Flavored dark matter beyond Minimal Flavor Violation

TL;DR

This paper explores a new framework called Dark Minimal Flavor Violation (DMFV) that links flavor physics and dark matter stability, analyzing a specific Dirac fermionic dark matter model with flavor-safe coupling structures and collider constraints.

Contribution

It introduces the DMFV framework allowing arbitrary flavor structures in dark matter couplings, and studies its implications for dark matter stability and collider phenomenology beyond Minimal Flavor Violation.

Findings

Identification of flavor-safe coupling scenarios beyond MFV

Constraints on parameter space from flavor and collider data

Relevance of LHC monojet searches for compressed spectra

Abstract

We study the interplay of flavor and dark matter phenomenology for models of flavored dark matter interacting with quarks. We allow an arbitrary flavor structure in the coupling of dark matter with quarks. This coupling is assumed to be the only new source of violation of the Standard Model flavor symmetry extended by a $U(3)_\chi$ associated with the dark matter. We call this ansatz Dark Minimal Flavor Violation (DMFV) and highlight its various implications, including an unbroken discrete symmetry that can stabilize the dark matter.

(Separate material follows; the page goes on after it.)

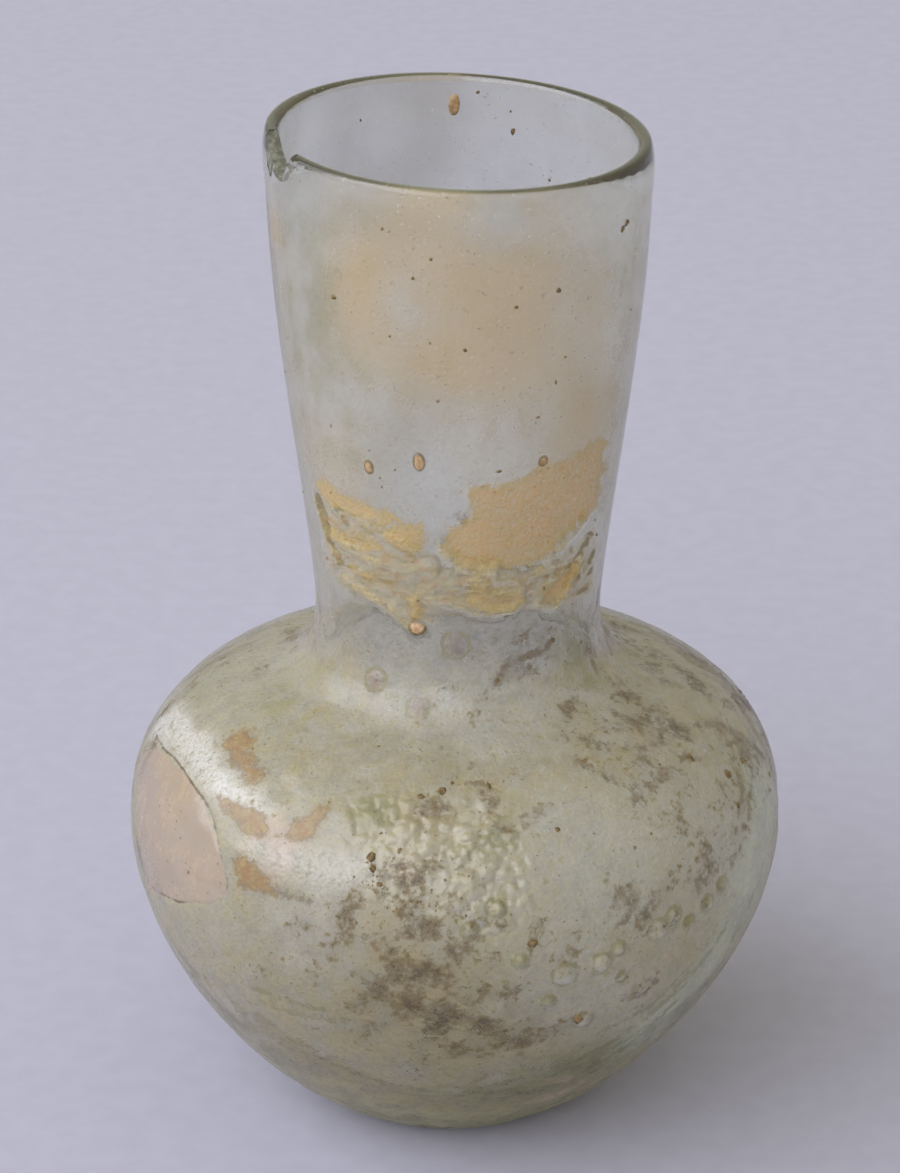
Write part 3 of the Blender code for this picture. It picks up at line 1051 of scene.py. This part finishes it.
# %% Masks, one for each layer
mottle, on_the_body = f.painted("mottle"), f.painted("on_body")
lip_share, crest = f.painted("near_lip"), f.painted("crest")
crumpled, belt_share, warm_share = f.painted("crumpled"), f.painted("belt"), f.painted("warm_veil")
tan_depth, flake_depth = f.painted("tan_inside"), f.painted("flake_inside")
tan_mask = ragged_edge(tan_depth, 2.2, -0.55, 0.45)
tan_rim = f.times(tan_mask, ragged_edge(tan_depth, 1.1, 1.0, 0.3))
flake_mask = ragged_edge(flake_depth, 2.6, -0.45, 0.35)
flake_rim = f.times(flake_mask, ragged_edge(flake_depth, 2.0, 0.5, 0.0))
ridge_mask = ragged_edge(f.painted("ridge_away"), 0.9, 0.70, 0.30)
hairline_mask = ragged_edge(f.painted("hairline_away"), 0.22, 0.19, 0.06)
vein_mask = ragged_edge(f.painted("vein_away"), 1.6, 0.62, 0.10)
olive_mask = ragged_edge(f.painted("olive_away"), 1.3, 0.60, 0.10)
bare_mask = f.step(f.painted("bare_inside"), -0.05, 0.12)
clear_and_painted_light_share = f.step(f.painted("clear_and_painted_light_away"), 6.5, 0.5)
pearl_and_highlight_mask = f.times(f.painted("pearl_and_highlight"), f.step(ragged, 0.25, 0.50))
soil_reach = f.maths("MULTIPLY_ADD", wander, 3.6, f.painted("soil"))
soil_mask = f.step(soil_reach, 0.35, 1.35)
soil_core = f.step(soil_reach, 1.05, 2.00)
dark_specks = f.times(f.step(grain, 0.79, 0.83), f.either(on_the_body, 0.6, 1.0))
pale_specks = f.times(f.step(grain, 0.26, 0.19), f.either(lip_share, 0.25, 1.0))

# %% Lay the colours over one another
tan_colour = f.over(f.step(ragged, 0.4, 0.7, 0.0, 0.6), TAN, YELLOW)
layers = [  # where each lies, how strong it is there and its colour, from the lowest up
    (mottle, 0.5, OLIVE),
    (f.painted("olive"), 0.8, OLIVE),
    # Silvery skin, with painted light on the shaded right side.
    (f.painted("silver"), 0.6, SILVER),
    (f.painted("near_foot"), 0.7, FOOT_OLIVE),
    # Green tint, with painted shade along the neck's edges.
    (f.painted("green"), 0.6, GREEN),
    (f.times(f.step(ragged, 0.52, 0.68), on_the_body), 0.45, DEEP_OLIVE),
    # Pink tint, with painted highlights at two spots.
    (f.painted("pink"), 0.6, PINK),
    (f.painted("blot"), 0.8, BLOT),
    (warm_share, 0.9, WARM),
    # Painted light: the right edge painted paler, where the skin is also thinner.
    (clear_and_painted_light_share, 0.75, PAINTED_LIGHT_PALE_GREEN),
    (belt_share, 0.35, YELLOW),
    (f.times(belt_share, f.step(ragged, 0.50, 0.60)), 0.65, TAN),
    (f.times(belt_share, f.step(ragged, 0.42, 0.32)), 0.5, DEEP_OLIVE),
    (f.times(crumpled, f.step(ragged, 0.36, 0.6)), 0.3, YELLOW),
    # Painted highlight laid over pearly skin, on the left shoulder.
    (f.times(pearl_and_highlight_mask, f.step(grain, 0.35, 0.6, 0.55, 0.9)), 1.0, PEARL_HIGHLIGHT_AND_SPECK_WHITE),
    (soil_mask, 0.85, SOIL_BROWN),
    (soil_core, 0.75, SOIL_DARK),
    (tan_mask, 1.0, f.over(f.times(mottle, 0.45), tan_colour, TAN_EDGE)),
    (tan_rim, 0.7, TAN_EDGE),
    (ridge_mask, 0.8, f.over(f.step(ragged, 0.4, 0.65), YELLOW, TAN_EDGE)),
    (flake_mask, 0.9, f.over(f.step(ragged, 0.35, 0.7, 0.1, 0.7), FLAKE_ORANGE, TAN_EDGE)),
    (flake_rim, 0.5, SOIL_BROWN),
    (bare_mask, 0.85, f.over(f.times(mottle, 0.2), BARE_GLASS, WARM)),
    (olive_mask, 0.7, OLIVE_LINE),
    (vein_mask, 0.8, VEIN_BROWN),
    (hairline_mask, 0.85, SOIL_DARK),
    (dark_specks, 0.75, SOIL_DARK),
    (pale_specks, 0.6, PEARL_HIGHLIGHT_AND_SPECK_WHITE),
    (crest, 1.0, LIP_OLIVE),
]
colour = MILKY
for mask, strength, upper in layers:
    colour = f.over(f.times(mask, strength), colour, upper)
print("layers of colour:", len(layers))

# %% How much each hides
NECK_HAZE, BODY_HAZE, LIP_HAZE = 0.37, 0.63, 0.10
haze = f.either(on_the_body, NECK_HAZE, BODY_HAZE)
haze = f.maths("SUBTRACT", haze, f.times(clear_and_painted_light_share, 0.06))
haze = f.either(lip_share, haze, LIP_HAZE)
haze = f.times(haze, f.either(mottle, 0.82, 1.16), f.step(ragged, 0.3, 0.7, 0.85, 1.12))
for mask, level in ((warm_share, 0.62), (belt_share, 0.58), (crumpled, 0.66), (pearl_and_highlight_mask, 0.74)):
    haze = f.either(mask, haze, level)
stains = [
    (tan_mask, f.step(grain, 0.3, 0.7, 0.72, 0.88)),
    (ridge_mask, 0.80),
    (flake_mask, f.step(ragged, 0.35, 0.65, 0.84, 0.62)),
    (bare_mask, f.either(mottle, 0.60, 0.68)),
    (soil_mask, 0.70),
    (vein_mask, 0.90),
    (olive_mask, 0.70),
    (hairline_mask, 0.92),
    (dark_specks, 0.80),
    (pale_specks, 0.45),
    (crest, 0.30),
]
hides = f.most_of(haze, *(f.times(mask, level) for mask, level in stains))

# %% Gloss and fine relief
shine = f.either(f.most_of(pearl_and_highlight_mask, crumpled), 0.40, 0.22)
shine = f.either(bare_mask, shine, 0.18)
shine = f.either(f.most_of(soil_mask, tan_mask), shine, 0.65)
grain_share = f.either(bare_mask, 1.0, 0.2)
bump = f.node("Bump", {"Height": grain, "Distance": 0.06 * MM, "Strength": grain_share})
f.set(Base_Color=colour, Alpha=hides, Roughness=shine, Normal=bump.outputs[0])
f.set(Coat_Weight=0.4, Coat_Roughness=0.10)
dress(skin, f)
print("nodes in the skin's finish:", len(f.tree.nodes))

# %% [markdown]
# ## The broken face of the chip
#
# An old break in glass has a thin film of its own. Without it the break would show only the
# dark that glass carries along inside itself. The film is lifted off those faces of the cut
# glass that don't lie on the wall as it was before the cut.

# %% Lift a film off the broken faces
BREAK_FILM_GAP = 0.03 * MM
FILM_HIDES = 0.42
FILM_DARK, FILM_LIGHT = srgb(150, 152, 128), srgb(204, 200, 184)
wall_points = [vertex.co for vertex in wall.vertices]
whole_surface = BVHTree.FromPolygons(wall_points, [face.vertices for face in wall.polygons])

film_shape = bmesh.new()
film_shape.from_mesh(glass.data)
kept = []
for face in film_shape.faces:
    _, _, _, distance = whole_surface.find_nearest(face.calc_center_median())
    if distance < BROKEN_OFF:
        kept.append(face)
bmesh.ops.delete(film_shape, geom=kept, context="FACES")
film_shape.normal_update()
for vertex in film_shape.verts:
    vertex.co += vertex.normal * BREAK_FILM_GAP
chip_film = as_piece(film_shape, "chip_film")
f = Finish("chip_film")
chip_grain = f.noise(0.5, detail=3.0, stretch=(1.0, 1.0, 3.0))
chip_colour = f.over(f.step(chip_grain, 0.35, 0.65), FILM_DARK, FILM_LIGHT)
chip_bump = f.node("Bump", {"Height": chip_grain, "Distance": 0.2 * MM, "Strength": 1.0})
f.set(Base_Color=chip_colour, Alpha=FILM_HIDES, Roughness=0.15, Normal=chip_bump.outputs[0])
dress(chip_film, f)
print("chip film:", len(chip_film.data.polygons), "faces")

# %% [markdown]
# ## Crumbs of soil and bubbles filled with soil
#
# Some marks stand up from the surface: dark crumbs stuck in the skin, and round or oval
# bubbles that broke open and filled with orange soil, all but one with a dark rim. They are
# small lumps, set on the glass along its own direction. A crumb is a few dozen faces,
# because there are hundreds of them, and all of one finish are kept in one piece.

# %% Set small lumps on the glass
UNLIKE = 900.0  # reads the noise elsewhere for each lump, so that no two are alike
one_lump = bpy.data.meshes.new("one_lump")


def add_lump(shape, spot, width, length, thickness, turn=0.0, sides=(8, 5), uneven=0.0):
    """Adds a flattened ball that is sunk half into the glass. Its length runs upwards."""
    seat, facing, _, _ = glass_surface.find_nearest(Vector(spot))
    across = Vector((0.0, 0.0, 1.0)).cross(facing).normalized()
    upwards = facing.cross(across)
    axes = Matrix((across, upwards, facing)).transposed().to_4x4()
    size = Matrix.Diagonal((width / 2, length / 2, thickness, 1.0))
    place = Matrix.Translation(seat) @ axes @ Matrix.Rotation(turn, 4, "Z") @ size
    ball = bmesh.new()
    bmesh.ops.create_uvsphere(ball, u_segments=sides[0], v_segments=sides[1], radius=1.0)
    for vertex in ball.verts:
        vertex.co *= 1.0 + uneven * noise.noise(vertex.co * 1.7 + seat * UNLIKE)
    bmesh.ops.transform(ball, matrix=place, verts=ball.verts)
    ball.to_mesh(one_lump)
    ball.free()
    shape.from_mesh(one_lump)


def lumps_piece(shape, name, dark, light, roughness):
    """A piece of small lumps. Its finish is two colours, mixed by a fine grain."""
    piece, finish = as_piece(shape, name), Finish(name)
    pattern = finish.step(finish.noise(0.4, detail=3.0), 0.35, 0.65)
    finish.set(Base_Color=finish.over(pattern, dark, light), Roughness=roughness)
    dress(piece, finish)
    print(name, "faces:", len(piece.data.polygons))


# %% Dark crumbs, named one by one or strewn where the soil is
CRUMBS = {  # pixel of the photo: width in mm
    (421, 797): 0.75, (441, 792): 0.95, (371, 858): 0.8, (372, 868): 0.6, (400, 851): 0.45,
    (379, 885): 0.5, (741, 761): 0.7, (727, 775): 0.8, (768, 775): 0.4, (738, 805): 0.5,
    (557, 830): 0.5, (650, 834): 0.35, (680, 866): 0.35, (571, 718): 0.35, (532, 943): 0.9,
    (577, 1017): 0.9, (334, 297): 0.55, (558, 290): 0.5, (516, 307): 0.35, (465, 350): 0.4,
    (431, 259): 0.3, (413, 278): 0.3, (390, 336): 0.25, (430, 343): 0.25, (565, 357): 0.28,
    (538, 417): 0.35, (438, 401): 0.25, (383, 228): 0.3, (182, 838): 0.25, (190, 872): 0.3,
    (626, 222): 0.55, (622, 229): 0.45, (224, 737): 0.28, (253, 749): 0.25, (452, 784): 0.4,
    (488, 787): 0.5, (634, 848): 0.3, (553, 640): 0.45, (497, 680): 0.4, (690, 758): 0.7,
    (584, 762): 0.5, (505, 1030): 0.5, (380, 478): 0.22, (395, 470): 0.2, (382, 487): 0.2,
    (478, 92): 0.3, (511, 111): 0.2, (513, 131): 0.45, (549, 180): 0.25, (360, 120): 0.2,
}
STREWN = 240
THINNEST, THICKER = 0.07 * MM, 0.2  # what every named crumb has, and the share of its width on top
STREWN_THICKNESS = 0.1 * MM
UNEVEN = 0.7
draw = np.random.RandomState(11)

crumb_shape = bmesh.new()
for pixel, width in CRUMBS.items():
    length = width * draw.uniform(0.8, 1.4)
    thickness = THICKER * width * MM + THINNEST
    add_lump(crumb_shape, on_glass(pixel), width * MM, length * MM, thickness, uneven=UNEVEN)
soil_share = np.clip(soil, 0.0, 1.0) ** 2 + 0.02
for index in draw.choice(len(places), STREWN, p=soil_share / soil_share.sum()):
    width = draw.uniform(0.12, 0.34) * MM
    length = width * draw.uniform(0.8, 1.9)
    turn = draw.uniform(0.0, math.pi)
    add_lump(crumb_shape, places[index], width, length, STREWN_THICKNESS, turn, (6, 4), UNEVEN)
lumps_piece(crumb_shape, "soil_crumbs", srgb(98, 82, 50), srgb(142, 116, 78), 0.8)

# %% Bubbles filled with orange soil, and their dark rims
BUBBLES = {  # pixel of the photo: width and length in mm
    (419, 462): (0.9, 1.6), (369, 467): (0.8, 1.2), (543, 461): (0.75, 0.85),
    (418, 627): (1.35, 1.25),
}
RIMLESS = {(454, 104): (1.0, 2.0)}
BUBBLE_HEIGHT = 0.13 * MM
RIM_WIDTH = 0.24 * MM

rim_shape, fill_shape = bmesh.new(), bmesh.new()
for pixel, (width, length) in (BUBBLES | RIMLESS).items():
    spot = on_glass(pixel)
    width, length = width * MM, length * MM
    add_lump(fill_shape, spot, width, length, BUBBLE_HEIGHT, sides=(20, 10), uneven=0.15)
    if pixel in BUBBLES:
        width, length = width + RIM_WIDTH, length + RIM_WIDTH
        add_lump(rim_shape, spot, width, length, 0.75 * BUBBLE_HEIGHT, sides=(20, 8))
lumps_piece(rim_shape, "bubble_rims", srgb(96, 80, 52), srgb(128, 108, 74), 0.5)
lumps_piece(fill_shape, "bubble_fills", srgb(164, 128, 88), srgb(194, 164, 122), 0.5)

# %% [markdown]
# ## Floor and light
#
# The flask stands on a pale lavender-grey surface that fills the view. The light comes from a
# long row of windows on the left and a little in front, which gives the broad soft shadow that
# falls to the right and back. The pearly band on the left shoulder is partly a painted
# highlight of those windows. Pale, warmer light from all round fills the rest.

# %% Floor
FLOOR_HALF = 2.0
FLOOR_HEIGHT = -0.05 * MM  # just under the flask, so that the two never share a plane

floor_shape = bmesh.new()
bmesh.ops.create_grid(floor_shape, x_segments=1, y_segments=1, size=FLOOR_HALF)
bmesh.ops.translate(floor_shape, vec=(0, 0, FLOOR_HEIGHT), verts=floor_shape.verts)
floor = as_piece(floor_shape, "floor")
paper = Finish("pale_paper")
fibres = paper.step(paper.noise(2.5, detail=4.0), 0.3, 0.7)
paper_colour = paper.over(fibres, srgb(183, 181, 198), srgb(187, 185, 202))
paper.set(Base_Color=paper_colour, Roughness=0.9)
floor.data.materials.append(paper.material)

# %% Light
ROOM_COLOUR, ROOM_STRENGTH = (1.0, 0.97, 0.82, 1.0), 0.54
WINDOW_COLOUR, WINDOW_POWER = (0.83, 0.87, 1.0), 82.0
WINDOW_WIDTH, WINDOW_HEIGHT = 5.0, 2.0
WINDOW_PLACE = Vector((-1.43, -0.89, 1.41))

world = bpy.data.worlds.new("room")
world.use_nodes = True
room = world.node_tree.nodes["Background"]
room.inputs["Color"].default_value = ROOM_COLOUR
room.inputs["Strength"].default_value = ROOM_STRENGTH
bpy.context.scene.world = world

window_data = bpy.data.lights.new("window", "AREA")
window_data.shape = "RECTANGLE"
window_data.size, window_data.size_y = WINDOW_WIDTH, WINDOW_HEIGHT
window_data.energy = WINDOW_POWER
window_data.color = WINDOW_COLOUR
window = linked(window_data, "window")
window.location = WINDOW_PLACE
window.rotation_euler = (AIM - WINDOW_PLACE).to_track_quat("-Z", "Y").to_euler()
bpy.context.scene.view_settings.view_transform = "Standard"
print("window, m away:", round((AIM - WINDOW_PLACE).length, 2))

As an illustration we study a Dirac fermionic dark matter $\chi$ which transforms as triplet under $U(3)_\chi$, and is a singlet under the Standard Model. The dark matter couples to right-handed down-type quarks via a colored scalar mediator $\phi$ with a coupling $\lambda$. We identify a number of "flavor-safe" scenarios for the structure of $\lambda$ which are beyond Minimal Flavor Violation. For dark matter and collider phenomenology we focus on the well-motivated case of $b$-flavored dark matter. The combined flavor and dark matter constraints on the parameter space of $\lambda$ turn out to be interesting intersections of the individual ones. LHC constraints on simplified models of squarks and sbottoms can be adapted to our case, and monojet searches can be relevant if the spectrum is compressed.